Where is the state being tracked between iterations incorrectly needing any of this? I don't think that block of code I suggested above should actually be there, if that's working, that means something is marking points that shouldn't have been marked at all.

_cost_map is cleared at the start of clearFrustums thusly emptying the flattened costmap every iteration
_cost_map is updated in clearing frustums only when the point its iterating over remains in the VDB grid. If we ClearPoint, it never gets to the Populate... function to insert itself into _cost_map. We +1 count on the costmap cell.
_cost_map is then updated when a new point is marked with new data with a +1 count from an addition you made in this PR
Then in updateBounds, we iterate over _cost_map to fill in an empty costmap_ object with LETHAL only when the count in an individual cell is high enough

I don't see where we went wrong that there would be anything marked in the costmap_ that wasn't in the VDB grid.

The only slight hiccup I see is that when you added PopulateCostmapAndPointcloud() to the Marking functions, there's no check on if the 3D (x,y,z) voxelized point that is being viewed by a sensor in marking before inserting it into the _cost_map and incrementing the column count +1. What that could do is inflate the count, since you're +1-ing a point that was already +1-ed in the grid already from the clearing updates.
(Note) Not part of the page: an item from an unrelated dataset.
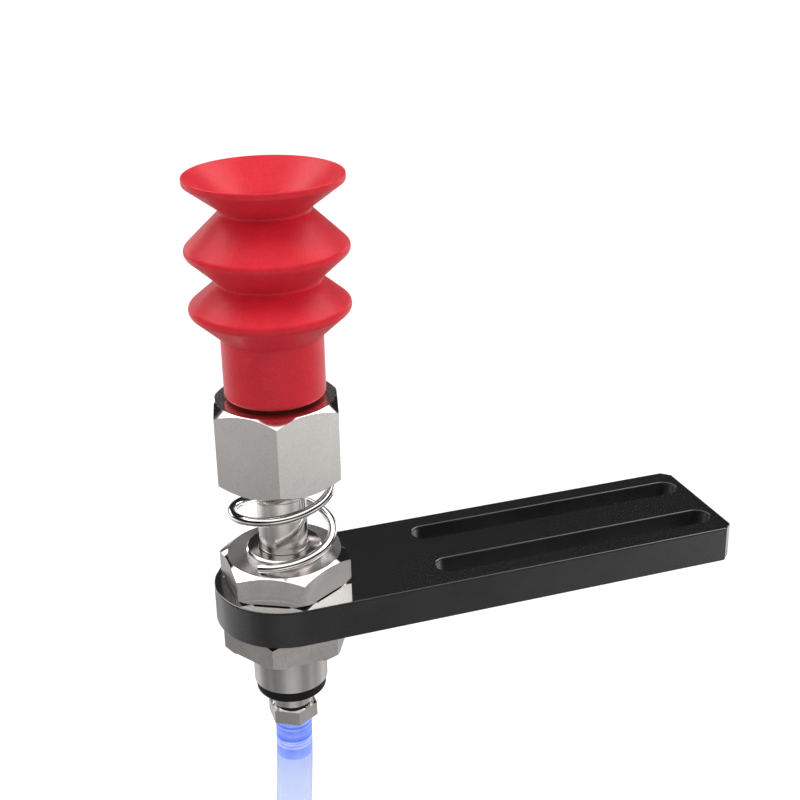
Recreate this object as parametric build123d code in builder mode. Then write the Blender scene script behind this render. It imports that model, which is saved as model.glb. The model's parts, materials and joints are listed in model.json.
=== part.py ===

Those counts are supposed to be for the number of viewed voxels, not the number of total column hits.

I'm trying to follow that train of logic and I don't see how that would result in over marking if the obstacle simply vanished (because there would be no marking at that cell to cause it), but maybe that's what's actually causing this?

siferati commented 3 years ago

You didn't check if the cleared voxel clears enough of the column of the voxels to make it as free now

The problem remains even if I do that both a) and your suggestion don't [work]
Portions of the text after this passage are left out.